- WHAT YOU WILL DO
Please quote exactly the opening lines of the data, from the first line to the one where "return 3.0 *" appears.

- RAW DATA
------

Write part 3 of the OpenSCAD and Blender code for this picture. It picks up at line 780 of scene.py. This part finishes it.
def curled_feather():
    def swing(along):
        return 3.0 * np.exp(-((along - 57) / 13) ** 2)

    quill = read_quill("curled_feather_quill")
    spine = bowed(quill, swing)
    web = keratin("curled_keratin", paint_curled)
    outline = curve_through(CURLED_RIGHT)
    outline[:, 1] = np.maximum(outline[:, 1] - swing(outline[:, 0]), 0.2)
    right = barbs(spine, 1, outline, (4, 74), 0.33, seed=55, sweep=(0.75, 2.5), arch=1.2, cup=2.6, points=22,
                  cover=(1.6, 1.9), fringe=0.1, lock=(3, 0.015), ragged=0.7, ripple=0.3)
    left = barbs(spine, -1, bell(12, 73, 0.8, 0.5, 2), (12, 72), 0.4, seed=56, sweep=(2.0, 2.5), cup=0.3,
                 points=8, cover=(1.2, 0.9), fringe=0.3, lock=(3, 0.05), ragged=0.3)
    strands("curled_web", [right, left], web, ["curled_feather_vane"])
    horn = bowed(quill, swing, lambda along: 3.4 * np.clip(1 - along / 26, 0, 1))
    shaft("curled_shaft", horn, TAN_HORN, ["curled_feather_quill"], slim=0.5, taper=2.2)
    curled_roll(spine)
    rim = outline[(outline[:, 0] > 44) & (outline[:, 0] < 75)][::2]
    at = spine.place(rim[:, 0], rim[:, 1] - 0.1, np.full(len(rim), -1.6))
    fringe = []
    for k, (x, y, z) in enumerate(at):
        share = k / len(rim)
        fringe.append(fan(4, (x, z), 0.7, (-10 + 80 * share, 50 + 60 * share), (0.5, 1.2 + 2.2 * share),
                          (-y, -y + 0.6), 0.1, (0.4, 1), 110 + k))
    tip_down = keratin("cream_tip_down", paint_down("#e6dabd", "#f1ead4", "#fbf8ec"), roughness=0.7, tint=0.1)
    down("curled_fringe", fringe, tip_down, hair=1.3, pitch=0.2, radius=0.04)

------

- TASK ANSWER
Write part 3 of the OpenSCAD and Blender code for this picture. It picks up at line 780 of scene.py. This part finishes it.
def curled_feather():
    def swing(along):
        return 3.0 * np.exp(-((along - 57) / 13) ** 2)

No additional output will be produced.